To Gadget or Not

After having broken another fingernail clear down to the quick, I said to myself, I need to use more tools and less brute strength.  Humans are higher animals after all.  And I think part of that definition is that we know how to use tools, and we have opposable thumbs.

My life is simple in some respects.  For example, if I can do the job with my hands I will do so without the assistance of any gadgets or tools.

However, I couldn’t bake as happily sans gadgets.  One of my favorites is parchment paper which saves me a massive amount of time in clean-up, and that two-tablespoon cookie scoop is a must have gadget for nine out of ten tasks in my kitchen.

My unused blender has been in its place in one of those high kitchen cabinets above the microwave, behind a bunch of flower vases, forever.  I finally donated it and replaced it with the juicer, oft used to support my fresh lemon juice habit.  The juicer had been hidden behind useful but too much clutter in the pantry closet.  It was a win-win tradeoff.

These are some of the gadgets in my life.  Oh, and I broke down and got another electric can opener after mine died a few years ago and we’ve since been using an ancient hand crank one in addition to a heftier new one.  The arthritis in my hand makes those things of little help except as “honey-do” tasks which make me feel needy.
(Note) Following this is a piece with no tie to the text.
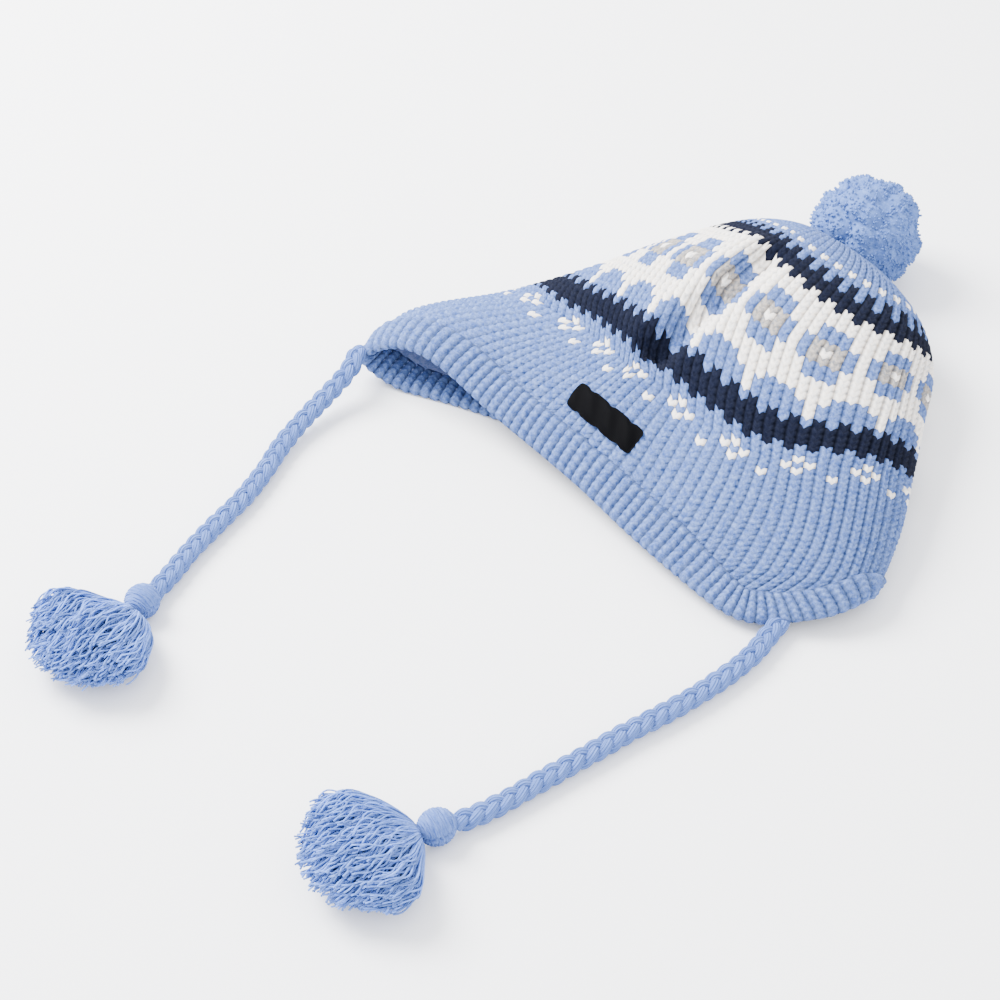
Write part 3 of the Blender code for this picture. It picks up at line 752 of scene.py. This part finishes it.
def even_turns(count):
    """Turns that are spaced evenly along the section at a third of the length."""
    fine = np.linspace(0, 1, EVEN_STEPS + 1)
    walked = walk_along(surface(fine, rounded(EVEN_ALONG)))
    return np.interp(np.arange(count) / count * walked[-1], walked, fine)


def lines_to_top(turns):
    """Points, outward normals and distances from the top along each line from the mouth to the top."""
    start = rounded(mouth_along(turns))
    measure = start[:, None] + (1 - start[:, None]) * np.linspace(0, 1, LINE_STEPS)[None, :]
    around = turns[:, None]
    points = surface(around, measure)
    inner = np.minimum(measure, 1 - 2 * NORMAL_NUDGE)
    down_line = surface(around, inner + NORMAL_NUDGE) - surface(around, inner - NORMAL_NUDGE)
    round_ring = surface(around + NORMAL_NUDGE, inner) - surface(around - NORMAL_NUDGE, inner)
    normals = np.cross(down_line, round_ring)
    normals[:, -1] = (0, 1, 0)
    walked = walk_along(points)
    return points, unit(normals), walked[:, -1:] - walked


ring_turns = even_turns(RING_LINES)
line_points, line_normals, line_depths = lines_to_top(ring_turns)
line_lengths = line_depths[:, 0]
even_depths = np.linspace(0, LONGEST, TOP_STEPS)
point_table = np.empty((RING_LINES, TOP_STEPS, 3))
normal_table = np.empty((RING_LINES, TOP_STEPS, 3))
for line in range(RING_LINES):
    depths = line_depths[line, ::-1]
    for axis in range(3):
        point_table[line, :, axis] = np.interp(even_depths, depths, line_points[line, ::-1, axis])
        normal_table[line, :, axis] = np.interp(even_depths, depths, line_normals[line, ::-1, axis])
front_middle = float(np.interp(0.25, ring_turns, np.arange(RING_LINES) / RING_LINES))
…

By some definitions, these utilitarian small appliances aren’t gadgets because they’re practical and not novelty enough.  Some definitions of gadget strictly describe a more fanciful contrivance that is considered an ingenious novelty.

Popular lists of commonly used gadgets include some devices which we use all the time in our business and personal life around here.  Isn’t an iPhone or android cell phone considered a normal appendage for most people?  Also, few people choose not to own a television, sound system for music, computers and accompanying printers.

Our gadgets consist mainly of either kitchen helpers or outdoor maintenance tools.  I really don’t think of these as gadgets.  For example, the rake is ideal for gathering piles of leaves, pine cones and yard debris.  However, after I’ve raked these things into a pile, my use of the rake is finished.  I then pick up the piles with my arms and glove-clad hands until every pine needle and leaf are gathered for disposal.  My husband always says, “why don’t you use the fork to pick those up?” a question he knows I will dismiss with my usual manual way of doing it.

A mini, battery-powered chainsaw is an indispensable gadget used for trimming the multitudinous small branches which span our property.  Years ago, a kind neighbor offered his to us when we were completing the task by more manual means and since then we complete that task no other way.

In the kitchen, I try to open jars with those handy little rubber gadgets, running hot water over the lid, or with targeted banging onto a hard surface to unseal the lid from its jarred contents.  If these attempts fail, I honestly move the task to the “honey-do” list.  My particular honey bought a couple of jar-opening gadgets, probably to reduce his list.  Only one of them works for me, but only on small bottles or jars, and I prefer the rubber thingy anyway.  The second one made its way to the donation pile as neither of us could find it of any use.

I guess I’ll conclude where I began, with my fingernails.  To save them, I had purchased and was given a couple of gadgets to peel off sticky labels, tape, etc.  I do use these helpers on occasion, but I’m still prone to start any job with my trusty fingernails.

You see, from this gal’s point of view, a woman who was never a girly girl nor a tomboy, I’ve prided myself on the nice appearance of my hands and feet.  However, over the years as years would have it, my feet have grown bunions, and my toenails injured repeatedly have become a bit of a mess.

With age, my hands have grown ever so slightly deformed from arthritis and my fingernails are somewhat more difficult to maintain, but they remain sort of pretty.  So, when I break a fingernail, it’s not the end of the world, but it’s a true assault on my self-esteem.  “There goes the one thing that isn’t affected by weight fluctuations!”

I know all about the glue remedy and that I can have a professional make them pretty with the aid of prosthetics, but they wouldn’t truly be mine.  Maybe I see my own pretty fingernails as an achievement, dumb as that sounds.

So, I use gadgets when I need them, but I prefer using my two gloved hands.  It’s as simple as that.

I think I can supply a metaphor, or is it a simile, for this preference.  Even though I suffer from seasonal allergies, I refuse to stop walking outdoors all year round.  The sneezing, itchy eyes, coughing, and overall stuffed up head is worth it to walk outdoors with nature all over me.  The broken fingernails are worth the freedom of just working with my hand’s sans all the available gadgets which could make the job “easier.”